** Start **

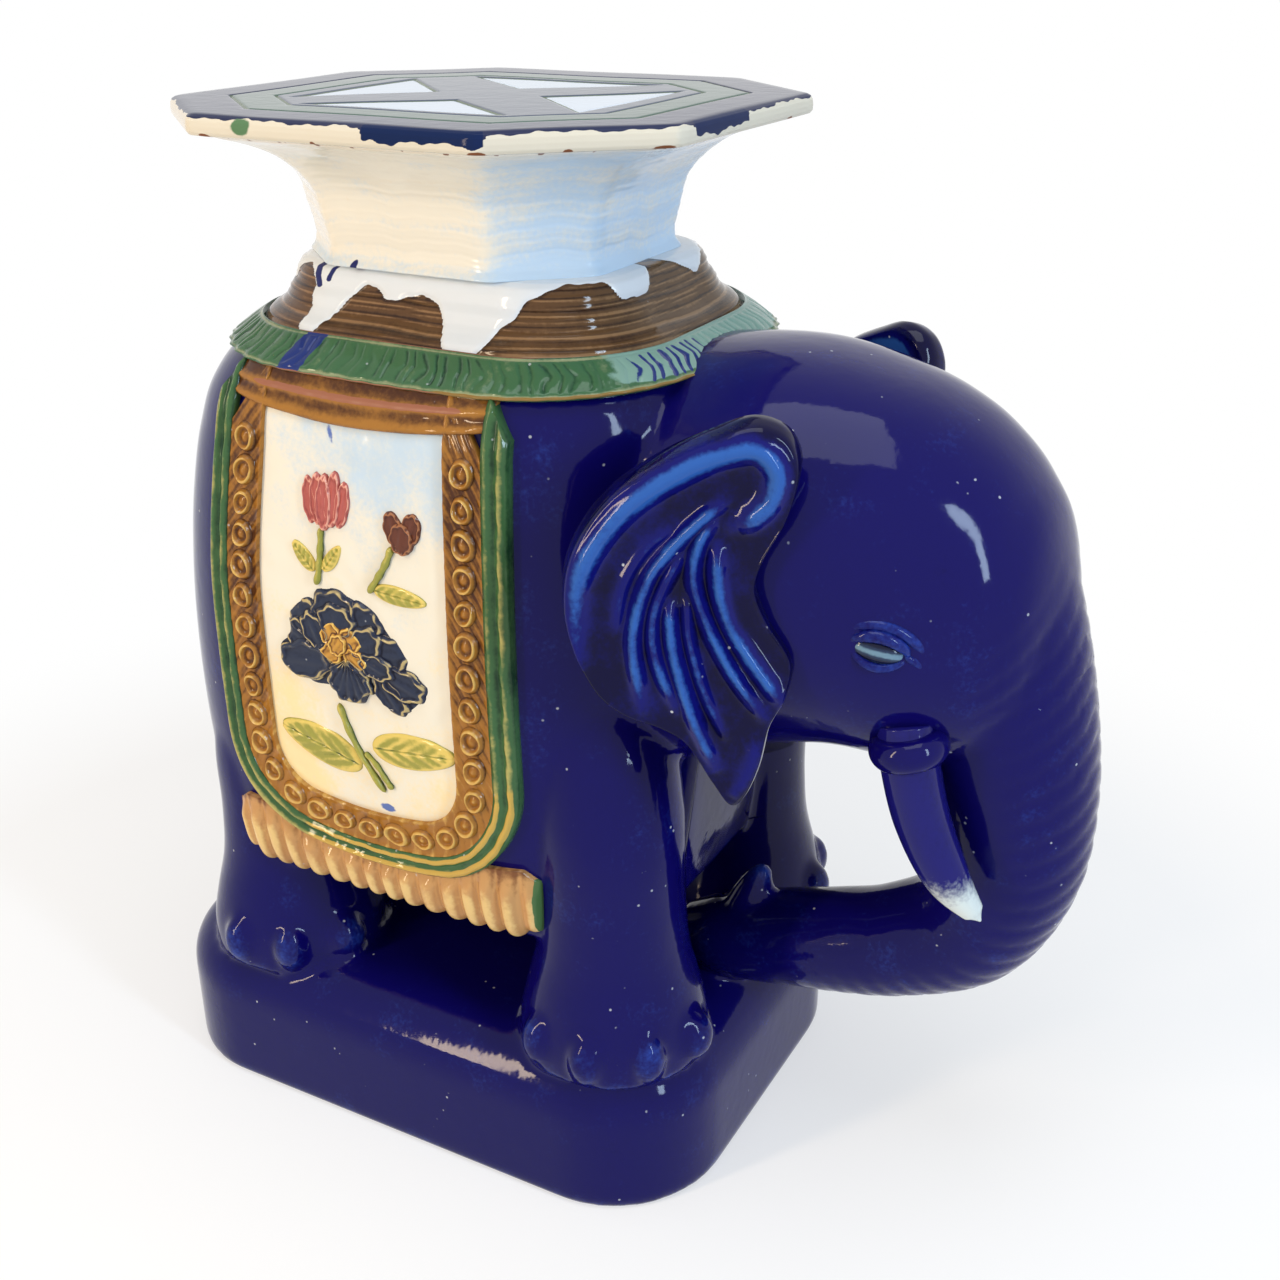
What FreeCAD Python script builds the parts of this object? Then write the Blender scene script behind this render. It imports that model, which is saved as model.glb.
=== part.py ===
import FreeCAD, Part
import math
import os
from FreeCAD import Placement, Rotation, Vector
from Sketcher import Constraint

# Glazed stoneware garden stool in the shape of an elephant, in millimetres.
# The origin is on the floor under the middle of the seat. X points the way the
# elephant looks, Y to its left side and Z up. It is thrown, moulded and carved
# as separate clay pieces that are joined with slip, and no piece moves.

# Driving sizes, each written once
DRIVING_SIZES = {
    "plinth_rear": 190.0,
    "plinth_front": 166.0,
    "plinth_half_width": 131.0,
    "plinth_height": 88.0,
    "plinth_corner": 66.0,
    "plinth_shoulder": 30.0,
    "plinth_wall": 10.0,
    "plinth_vent": 14.0,
    "leg_gap": 64.0,
    "leg_front_reach": 108.0,
    "leg_rear_reach": 109.0,
    "leg_spread": 79.0,
    "leg_radius": 39.0,
    "foot_radius": 51.0,
    "foot_sink": 7.0,
    "leg_bore": 24.0,
    "leg_root": 140.0,
    "toenail_radius": 10.0,
    "toenail_height": 15.0,
    "toenail_lift": 15.0,
    "body_rear": 174.0,
    "body_front": 140.0,
    "body_half_width": 122.0,
    "body_corner": 88.0,
    "body_wall": 9.0,
    "body_vent": 40.0,
    "head_length": 214.0,
    "head_overlap": 40.0,
    "head_half_width": 97.0,
    "head_half_height": 117.0,
    "head_centre_rise": 187.0,
    "head_wall": 9.0,
    "trunk_setback": 20.0,
    "trunk_radius": 47.0,
    "trunk_wall": 10.0,
    "trunk_sink": 5.0,
    "trunk_tip_height": 54.0,
    "trunk_tip_radius": 15.0,
    "tusk_length": 96.0,
    "tusk_forward": 158.0,
    "tusk_drop": 47.0,
    "tusk_radius": 14.0,
    "tusk_socket_radius": 19.0,
    "tusk_socket_height": 16.0,
    "ear_height": 182.0,
    "ear_width": 108.0,
    "ear_thickness": 15.0,
    "ear_forward": 112.0,
    "ear_sink": 8.0,
    "ear_drop": 82.0,
    "eye_radius": 9.0,
    "eye_lift": 4.0,
    "eye_sink": 5.0,
    "eyelid_radius": 10.5,
    "eyelid_thickness": 3.2,
    "tail_length": 150.0,
    "tail_tuft_radius": 11.0,
    "tail_root_rise": 226.0,
    "collar_inner_length": 114.0,
    "collar_inner_width": 97.0,
    "collar_inner_corner": 66.0,
    "collar_spread": 19.0,
    "collar_height": 12.0,
    "collar_edge": 3.0,
    "saddle_shift": 5.0,
    "platform_height": 40.0,
    "platform_step": 20.0,
    "platform_step_inset": 10.0,
    "platform_top_inset": 25.0,
    "platform_bore": 46.0,
    "seat_half_length": 144.0,
    "seat_half_width": 130.0,
    "seat_cut_length": 66.0,
    "seat_cut_width": 59.0,
    "seat_thickness": 10.0,
    "seat_bevel": 2.0,
    "seat_incision": 1.0,
    "seat_line_width": 2.0,
    "seat_band_inset": 28.0,
    "seat_band_width": 19.0,
    "pedestal_height": 64.0,
    "pedestal_wall": 10.0,
    "register_height": 8.0,
    "register_wall": 6.0,
    "register_clearance": 0.5,
    "cloth_rear_shift": 11.5,
    "cloth_top_drop": 18.0,
    "panel_half_width": 58.5,
    "panel_height": 215.0,
    "panel_corner": 30.0,
    "panel_sweep": 200.0,
    "panel_thickness": 2.5,
    "border_width": 21.0,
    "border_thickness": 4.0,
    "bead_radius": 7.0,
    "bead_pitch": 17.0,
    "bead_rise": 2.0,
    "rim_width": 11.0,
    "rim_thickness": 6.5,
    "fringe_height": 28.0,
    "fringe_thickness": 9.0,
    "fringe_side": 12.0,
    "fringe_rise": 62.0,
    "belly_clearance": 1.0,
    "relief_thickness": 5.5,
    "side_reach": 220.0,
    "cut_overrun": 5.0,
}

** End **

Set task:
Nothing should be left out: repeat all of the data exactly.

Response:
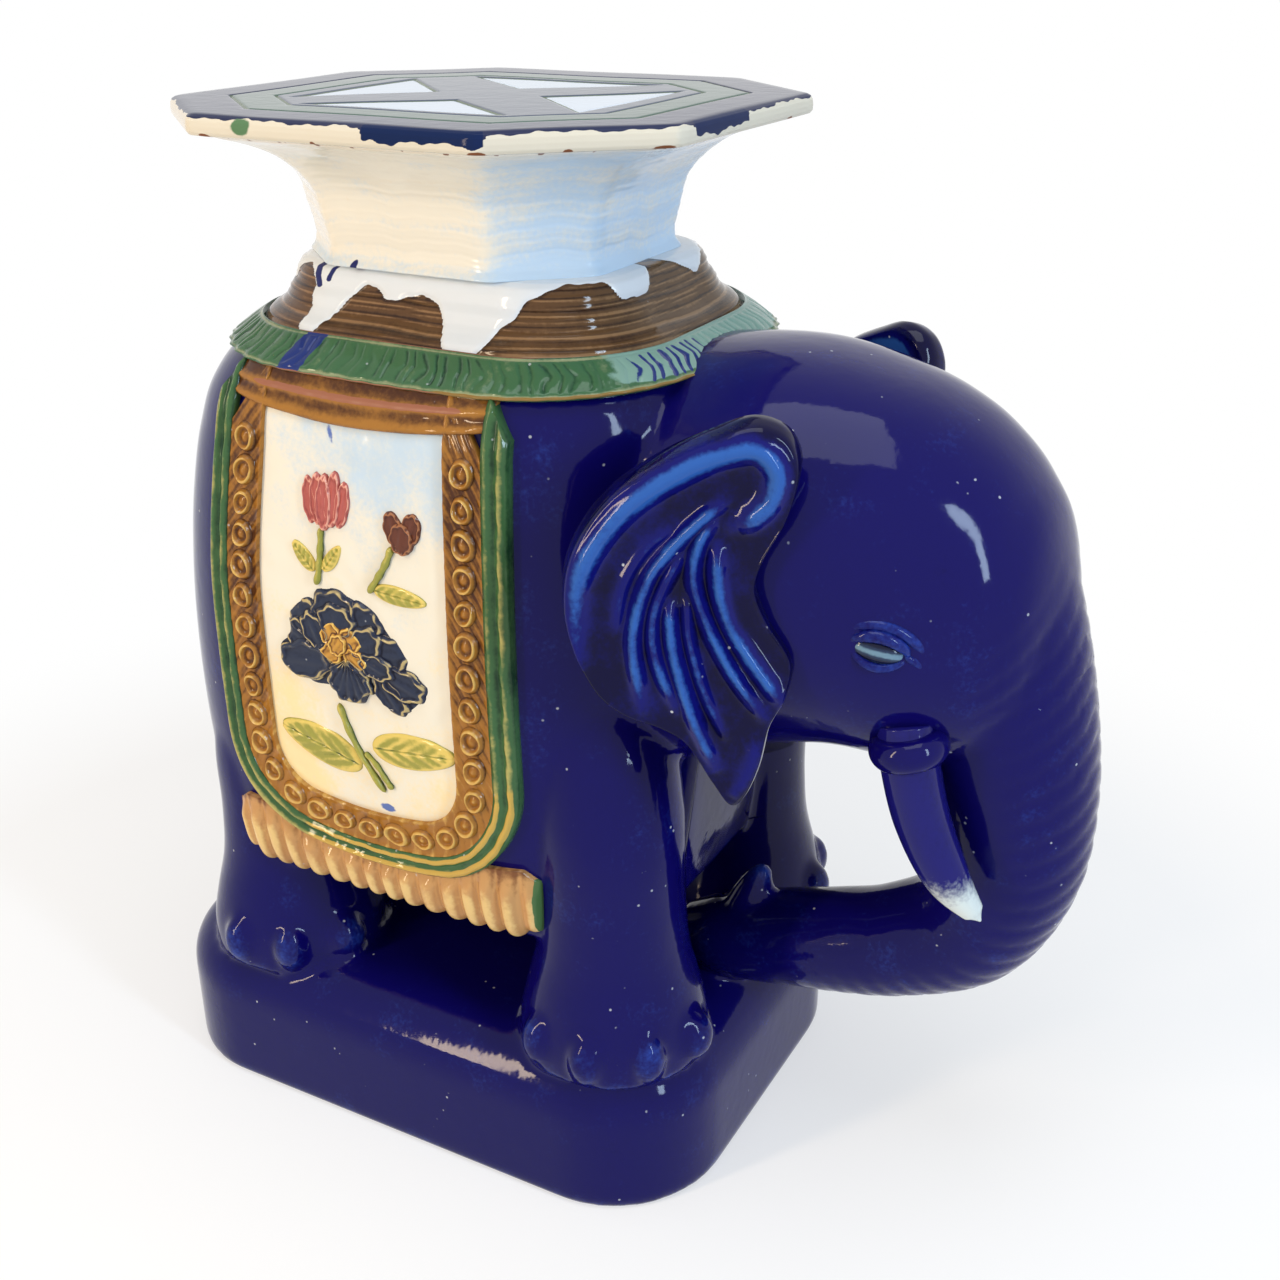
What FreeCAD Python script builds the parts of this object? Then write the Blender scene script behind this render. It imports that model, which is saved as model.glb.
=== part.py ===
import FreeCAD, Part
import math
import os
from FreeCAD import Placement, Rotation, Vector
from Sketcher import Constraint

# Glazed stoneware garden stool in the shape of an elephant, in millimetres.
# The origin is on the floor under the middle of the seat. X points the way the
# elephant looks, Y to its left side and Z up. It is thrown, moulded and carved
# as separate clay pieces that are joined with slip, and no piece moves.

# Driving sizes, each written once
DRIVING_SIZES = {
    "plinth_rear": 190.0,
    "plinth_front": 166.0,
    "plinth_half_width": 131.0,
    "plinth_height": 88.0,
    "plinth_corner": 66.0,
    "plinth_shoulder": 30.0,
    "plinth_wall": 10.0,
    "plinth_vent": 14.0,
    "leg_gap": 64.0,
    "leg_front_reach": 108.0,
    "leg_rear_reach": 109.0,
    "leg_spread": 79.0,
    "leg_radius": 39.0,
    "foot_radius": 51.0,
    "foot_sink": 7.0,
    "leg_bore": 24.0,
    "leg_root": 140.0,
    "toenail_radius": 10.0,
    "toenail_height": 15.0,
    "toenail_lift": 15.0,
    "body_rear": 174.0,
    "body_front": 140.0,
    "body_half_width": 122.0,
    "body_corner": 88.0,
    "body_wall": 9.0,
    "body_vent": 40.0,
    "head_length": 214.0,
    "head_overlap": 40.0,
    "head_half_width": 97.0,
    "head_half_height": 117.0,
    "head_centre_rise": 187.0,
    "head_wall": 9.0,
    "trunk_setback": 20.0,
    "trunk_radius": 47.0,
    "trunk_wall": 10.0,
    "trunk_sink": 5.0,
    "trunk_tip_height": 54.0,
    "trunk_tip_radius": 15.0,
    "tusk_length": 96.0,
    "tusk_forward": 158.0,
    "tusk_drop": 47.0,
    "tusk_radius": 14.0,
    "tusk_socket_radius": 19.0,
    "tusk_socket_height": 16.0,
    "ear_height": 182.0,
    "ear_width": 108.0,
    "ear_thickness": 15.0,
    "ear_forward": 112.0,
    "ear_sink": 8.0,
    "ear_drop": 82.0,
    "eye_radius": 9.0,
    "eye_lift": 4.0,
    "eye_sink": 5.0,
    "eyelid_radius": 10.5,
    "eyelid_thickness": 3.2,
    "tail_length": 150.0,
    "tail_tuft_radius": 11.0,
    "tail_root_rise": 226.0,
    "collar_inner_length": 114.0,
    "collar_inner_width": 97.0,
    "collar_inner_corner": 66.0,
    "collar_spread": 19.0,
    "collar_height": 12.0,
    "collar_edge": 3.0,
    "saddle_shift": 5.0,
    "platform_height": 40.0,
    "platform_step": 20.0,
    "platform_step_inset": 10.0,
    "platform_top_inset": 25.0,
    "platform_bore": 46.0,
    "seat_half_length": 144.0,
    "seat_half_width": 130.0,
    "seat_cut_length": 66.0,
    "seat_cut_width": 59.0,
    "seat_thickness": 10.0,
    "seat_bevel": 2.0,
    "seat_incision": 1.0,
    "seat_line_width": 2.0,
    "seat_band_inset": 28.0,
    "seat_band_width": 19.0,
    "pedestal_height": 64.0,
    "pedestal_wall": 10.0,
    "register_height": 8.0,
    "register_wall": 6.0,
    "register_clearance": 0.5,
    "cloth_rear_shift": 11.5,
    "cloth_top_drop": 18.0,
    "panel_half_width": 58.5,
    "panel_height": 215.0,
    "panel_corner": 30.0,
    "panel_sweep": 200.0,
    "panel_thickness": 2.5,
    "border_width": 21.0,
    "border_thickness": 4.0,
    "bead_radius": 7.0,
    "bead_pitch": 17.0,
    "bead_rise": 2.0,
    "rim_width": 11.0,
    "rim_thickness": 6.5,
    "fringe_height": 28.0,
    "fringe_thickness": 9.0,
    "fringe_side": 12.0,
    "fringe_rise": 62.0,
    "belly_clearance": 1.0,
    "relief_thickness": 5.5,
    "side_reach": 220.0,
    "cut_overrun": 5.0,
}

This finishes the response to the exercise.